3 Replies Latest reply: Feb 23, 2012 12:50 PM by Dirk Becker RSS

    UTF-8 string from PMString

    sameervijaykar

      Hi,

       

      I am trying to convert a PMString object into a UTF-8 char* object for use with POSIX functions on a Mac. The PMString object will contain multibyte characters like Chinese, Japanese etc. I receive this PMString object from a ScriptData object which only gives a PMString or a WideString.

       

      Using PMString.GrabCString() causes the multibyte characters to appear as code values (<4E00>) in the char* strings. I've explored a couple of ways to convert a wide char* (wchar_t*) into a UTF-8 char* on a Mac. However, the basic problem seems to be that PMString internally stores the text in UTF-16 while wchar_t is 32 bit on Mac.
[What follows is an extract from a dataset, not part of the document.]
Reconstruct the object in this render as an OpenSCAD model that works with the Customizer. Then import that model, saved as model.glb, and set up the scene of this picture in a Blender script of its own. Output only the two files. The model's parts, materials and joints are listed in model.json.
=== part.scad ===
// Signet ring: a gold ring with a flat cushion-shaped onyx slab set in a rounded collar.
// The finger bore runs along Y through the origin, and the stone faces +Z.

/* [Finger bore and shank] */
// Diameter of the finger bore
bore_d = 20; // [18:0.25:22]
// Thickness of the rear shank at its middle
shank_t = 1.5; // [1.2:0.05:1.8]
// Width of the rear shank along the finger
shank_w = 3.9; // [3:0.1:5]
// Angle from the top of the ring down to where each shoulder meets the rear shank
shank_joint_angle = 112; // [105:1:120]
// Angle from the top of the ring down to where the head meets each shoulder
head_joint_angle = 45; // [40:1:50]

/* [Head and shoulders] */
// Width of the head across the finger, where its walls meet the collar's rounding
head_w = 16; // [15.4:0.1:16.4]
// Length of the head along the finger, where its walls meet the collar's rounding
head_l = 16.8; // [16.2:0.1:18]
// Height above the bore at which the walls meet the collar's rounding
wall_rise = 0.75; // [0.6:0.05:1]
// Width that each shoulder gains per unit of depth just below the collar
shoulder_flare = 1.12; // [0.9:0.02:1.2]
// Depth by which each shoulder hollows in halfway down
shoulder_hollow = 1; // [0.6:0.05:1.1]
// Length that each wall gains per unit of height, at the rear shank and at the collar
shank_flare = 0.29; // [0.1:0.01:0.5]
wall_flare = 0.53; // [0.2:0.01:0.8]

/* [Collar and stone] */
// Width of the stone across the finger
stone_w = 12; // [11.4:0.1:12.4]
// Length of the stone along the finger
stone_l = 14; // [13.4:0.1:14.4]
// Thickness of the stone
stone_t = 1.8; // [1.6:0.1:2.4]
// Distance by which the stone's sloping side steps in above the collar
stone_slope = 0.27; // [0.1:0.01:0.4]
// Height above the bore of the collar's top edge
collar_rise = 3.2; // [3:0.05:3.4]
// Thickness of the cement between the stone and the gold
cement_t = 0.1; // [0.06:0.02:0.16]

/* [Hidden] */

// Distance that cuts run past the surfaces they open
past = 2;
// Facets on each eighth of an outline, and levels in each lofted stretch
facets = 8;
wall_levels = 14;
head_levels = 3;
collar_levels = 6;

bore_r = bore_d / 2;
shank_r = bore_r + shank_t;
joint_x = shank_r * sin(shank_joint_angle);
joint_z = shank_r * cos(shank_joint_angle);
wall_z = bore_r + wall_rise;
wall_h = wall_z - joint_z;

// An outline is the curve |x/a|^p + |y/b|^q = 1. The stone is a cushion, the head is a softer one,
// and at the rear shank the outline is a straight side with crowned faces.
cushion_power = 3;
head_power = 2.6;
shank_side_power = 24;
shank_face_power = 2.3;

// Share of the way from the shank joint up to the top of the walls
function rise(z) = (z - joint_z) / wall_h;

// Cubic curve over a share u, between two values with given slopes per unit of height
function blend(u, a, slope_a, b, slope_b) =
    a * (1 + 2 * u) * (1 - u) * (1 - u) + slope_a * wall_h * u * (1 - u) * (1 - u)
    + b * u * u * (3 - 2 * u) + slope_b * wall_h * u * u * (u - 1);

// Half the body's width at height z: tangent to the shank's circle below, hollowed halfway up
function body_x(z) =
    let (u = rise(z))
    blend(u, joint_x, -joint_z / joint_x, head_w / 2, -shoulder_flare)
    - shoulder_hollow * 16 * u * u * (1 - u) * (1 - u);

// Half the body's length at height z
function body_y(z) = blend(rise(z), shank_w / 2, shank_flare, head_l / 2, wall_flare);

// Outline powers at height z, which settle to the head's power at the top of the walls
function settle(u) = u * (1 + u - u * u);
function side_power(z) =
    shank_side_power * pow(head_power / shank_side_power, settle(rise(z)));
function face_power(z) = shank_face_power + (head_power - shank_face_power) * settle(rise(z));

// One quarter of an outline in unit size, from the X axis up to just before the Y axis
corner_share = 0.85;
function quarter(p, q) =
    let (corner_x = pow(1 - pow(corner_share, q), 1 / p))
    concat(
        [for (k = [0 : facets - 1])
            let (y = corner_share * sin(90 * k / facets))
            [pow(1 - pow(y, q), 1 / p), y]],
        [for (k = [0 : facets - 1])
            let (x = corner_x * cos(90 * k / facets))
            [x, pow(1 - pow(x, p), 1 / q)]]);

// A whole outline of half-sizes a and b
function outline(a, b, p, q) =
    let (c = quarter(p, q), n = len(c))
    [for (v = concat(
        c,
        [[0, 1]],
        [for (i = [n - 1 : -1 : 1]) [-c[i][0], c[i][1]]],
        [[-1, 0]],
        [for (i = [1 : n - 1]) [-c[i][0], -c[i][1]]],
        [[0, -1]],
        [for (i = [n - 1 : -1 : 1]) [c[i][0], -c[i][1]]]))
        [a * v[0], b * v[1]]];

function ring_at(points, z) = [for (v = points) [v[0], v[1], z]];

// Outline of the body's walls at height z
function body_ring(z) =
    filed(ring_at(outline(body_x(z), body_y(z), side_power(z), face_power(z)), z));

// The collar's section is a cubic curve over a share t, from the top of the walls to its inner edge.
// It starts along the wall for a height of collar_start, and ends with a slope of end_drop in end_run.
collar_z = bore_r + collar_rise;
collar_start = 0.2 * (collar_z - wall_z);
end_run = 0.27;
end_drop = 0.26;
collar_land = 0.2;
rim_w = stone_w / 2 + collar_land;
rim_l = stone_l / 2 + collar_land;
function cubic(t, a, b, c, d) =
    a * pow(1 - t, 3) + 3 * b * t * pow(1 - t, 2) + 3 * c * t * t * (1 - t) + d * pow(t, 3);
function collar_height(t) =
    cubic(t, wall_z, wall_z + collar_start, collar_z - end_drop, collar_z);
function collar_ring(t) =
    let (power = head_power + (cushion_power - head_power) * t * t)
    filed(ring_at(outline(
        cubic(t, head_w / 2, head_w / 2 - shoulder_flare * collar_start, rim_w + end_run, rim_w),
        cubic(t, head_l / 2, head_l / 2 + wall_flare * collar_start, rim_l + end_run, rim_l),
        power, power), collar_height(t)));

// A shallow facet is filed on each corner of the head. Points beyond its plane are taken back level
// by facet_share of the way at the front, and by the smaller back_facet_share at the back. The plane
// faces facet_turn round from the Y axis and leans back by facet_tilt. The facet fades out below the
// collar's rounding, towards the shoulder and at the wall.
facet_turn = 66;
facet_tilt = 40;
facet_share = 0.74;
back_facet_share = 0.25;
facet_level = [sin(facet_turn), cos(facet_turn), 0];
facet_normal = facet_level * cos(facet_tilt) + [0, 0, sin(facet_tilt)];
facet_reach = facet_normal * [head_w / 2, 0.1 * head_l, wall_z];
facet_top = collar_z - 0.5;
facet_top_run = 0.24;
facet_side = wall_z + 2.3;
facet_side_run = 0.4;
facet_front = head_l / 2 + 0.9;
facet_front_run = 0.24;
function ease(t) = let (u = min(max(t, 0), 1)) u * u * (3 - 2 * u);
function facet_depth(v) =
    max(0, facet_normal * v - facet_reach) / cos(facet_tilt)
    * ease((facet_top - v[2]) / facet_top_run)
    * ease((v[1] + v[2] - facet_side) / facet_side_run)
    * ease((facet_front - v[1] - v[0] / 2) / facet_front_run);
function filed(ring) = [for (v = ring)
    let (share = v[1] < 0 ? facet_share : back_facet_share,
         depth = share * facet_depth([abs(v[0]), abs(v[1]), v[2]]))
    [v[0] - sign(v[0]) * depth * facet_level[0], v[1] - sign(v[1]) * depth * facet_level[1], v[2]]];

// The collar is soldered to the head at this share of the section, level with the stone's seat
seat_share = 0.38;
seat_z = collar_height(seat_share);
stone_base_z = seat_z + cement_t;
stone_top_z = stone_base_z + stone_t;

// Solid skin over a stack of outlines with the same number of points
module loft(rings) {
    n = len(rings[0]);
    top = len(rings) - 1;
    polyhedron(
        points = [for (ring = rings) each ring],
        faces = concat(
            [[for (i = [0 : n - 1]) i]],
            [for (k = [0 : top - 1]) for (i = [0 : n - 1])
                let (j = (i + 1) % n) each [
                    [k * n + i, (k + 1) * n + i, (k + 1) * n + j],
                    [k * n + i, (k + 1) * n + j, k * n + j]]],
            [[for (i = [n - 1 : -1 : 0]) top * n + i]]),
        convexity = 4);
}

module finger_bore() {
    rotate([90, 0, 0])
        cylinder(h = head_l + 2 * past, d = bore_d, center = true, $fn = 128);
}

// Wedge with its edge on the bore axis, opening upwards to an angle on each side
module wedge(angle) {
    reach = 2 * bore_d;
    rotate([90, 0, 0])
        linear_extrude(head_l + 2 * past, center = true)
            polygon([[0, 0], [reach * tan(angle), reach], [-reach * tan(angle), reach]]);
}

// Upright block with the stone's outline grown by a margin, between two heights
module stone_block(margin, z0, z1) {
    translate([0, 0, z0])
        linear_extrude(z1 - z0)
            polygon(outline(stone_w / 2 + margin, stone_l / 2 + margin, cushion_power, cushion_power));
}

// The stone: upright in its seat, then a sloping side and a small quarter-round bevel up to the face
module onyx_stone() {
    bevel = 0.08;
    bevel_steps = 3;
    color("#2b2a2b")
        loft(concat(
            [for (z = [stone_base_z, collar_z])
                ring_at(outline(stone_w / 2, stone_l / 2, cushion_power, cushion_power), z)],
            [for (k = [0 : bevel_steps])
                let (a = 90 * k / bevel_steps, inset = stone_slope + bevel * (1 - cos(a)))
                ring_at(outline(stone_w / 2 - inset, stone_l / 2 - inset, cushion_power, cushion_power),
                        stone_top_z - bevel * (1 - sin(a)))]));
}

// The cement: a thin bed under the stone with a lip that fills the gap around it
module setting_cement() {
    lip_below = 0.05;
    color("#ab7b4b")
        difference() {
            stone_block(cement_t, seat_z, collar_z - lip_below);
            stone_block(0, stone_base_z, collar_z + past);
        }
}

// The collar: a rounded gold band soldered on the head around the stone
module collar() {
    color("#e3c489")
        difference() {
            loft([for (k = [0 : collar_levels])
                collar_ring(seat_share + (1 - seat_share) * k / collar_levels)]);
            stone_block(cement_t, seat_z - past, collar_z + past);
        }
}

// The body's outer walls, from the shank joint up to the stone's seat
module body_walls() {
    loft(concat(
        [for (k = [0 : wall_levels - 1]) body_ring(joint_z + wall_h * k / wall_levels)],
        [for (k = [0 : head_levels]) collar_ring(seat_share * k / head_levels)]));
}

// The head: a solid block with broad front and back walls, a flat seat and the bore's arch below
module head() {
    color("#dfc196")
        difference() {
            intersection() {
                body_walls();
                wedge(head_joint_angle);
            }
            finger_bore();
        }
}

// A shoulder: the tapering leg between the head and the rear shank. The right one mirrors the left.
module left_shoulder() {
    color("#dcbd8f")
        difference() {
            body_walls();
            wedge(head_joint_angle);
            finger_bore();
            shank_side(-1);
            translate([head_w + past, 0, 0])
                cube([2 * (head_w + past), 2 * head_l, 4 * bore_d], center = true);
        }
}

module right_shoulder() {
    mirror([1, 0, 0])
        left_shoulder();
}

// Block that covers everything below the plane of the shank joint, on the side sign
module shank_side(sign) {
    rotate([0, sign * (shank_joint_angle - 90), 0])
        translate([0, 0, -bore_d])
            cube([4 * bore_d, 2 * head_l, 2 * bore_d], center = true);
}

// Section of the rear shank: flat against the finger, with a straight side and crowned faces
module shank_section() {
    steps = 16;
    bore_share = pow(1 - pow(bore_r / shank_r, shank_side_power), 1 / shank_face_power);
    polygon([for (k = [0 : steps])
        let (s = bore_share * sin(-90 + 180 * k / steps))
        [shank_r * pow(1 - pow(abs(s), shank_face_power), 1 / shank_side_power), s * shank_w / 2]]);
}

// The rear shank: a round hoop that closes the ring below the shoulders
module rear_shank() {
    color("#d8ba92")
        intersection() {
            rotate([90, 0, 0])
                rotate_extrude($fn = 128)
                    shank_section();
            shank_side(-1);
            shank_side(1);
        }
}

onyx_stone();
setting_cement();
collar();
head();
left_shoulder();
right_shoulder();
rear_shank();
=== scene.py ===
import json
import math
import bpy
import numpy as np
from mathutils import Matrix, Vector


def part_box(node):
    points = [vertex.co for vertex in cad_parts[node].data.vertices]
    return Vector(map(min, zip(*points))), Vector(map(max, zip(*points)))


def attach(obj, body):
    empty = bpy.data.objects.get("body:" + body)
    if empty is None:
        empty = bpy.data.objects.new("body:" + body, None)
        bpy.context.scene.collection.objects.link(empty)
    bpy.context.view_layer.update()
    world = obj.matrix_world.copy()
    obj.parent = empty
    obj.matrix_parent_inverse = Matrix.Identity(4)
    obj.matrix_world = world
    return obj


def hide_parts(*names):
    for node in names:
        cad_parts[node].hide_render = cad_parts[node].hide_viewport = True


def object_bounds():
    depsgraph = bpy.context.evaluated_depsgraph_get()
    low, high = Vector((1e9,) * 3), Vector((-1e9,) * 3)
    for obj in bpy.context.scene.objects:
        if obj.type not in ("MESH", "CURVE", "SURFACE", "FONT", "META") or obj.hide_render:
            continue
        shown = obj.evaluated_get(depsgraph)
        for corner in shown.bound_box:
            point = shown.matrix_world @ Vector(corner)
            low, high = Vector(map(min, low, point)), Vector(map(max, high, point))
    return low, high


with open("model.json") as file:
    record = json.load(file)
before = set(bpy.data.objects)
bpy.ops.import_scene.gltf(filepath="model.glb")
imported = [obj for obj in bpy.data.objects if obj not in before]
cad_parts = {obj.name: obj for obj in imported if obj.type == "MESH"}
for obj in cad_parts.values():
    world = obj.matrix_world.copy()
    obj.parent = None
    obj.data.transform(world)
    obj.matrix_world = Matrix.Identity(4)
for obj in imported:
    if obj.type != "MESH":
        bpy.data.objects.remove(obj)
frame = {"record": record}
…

As a result, when I call methods like GrabUTF16Buffer or GrabWString or even GetWChar_tString, I seem to be getting a corrupt wchar_t* string with UTF-16 characters stuffed into a 32 bit wide character array. I can't seem to form the same text back from the wchar_t* string using PMString(wchar_t*) or even explicit typecasting as PMString(UTF16Char*, numBytes).

       

      To summarize, starting with a PMString, how do I get/convert it's contents into a valid UTF-8 char* string, knowing it will contain multibyte characters? Thank you for your time.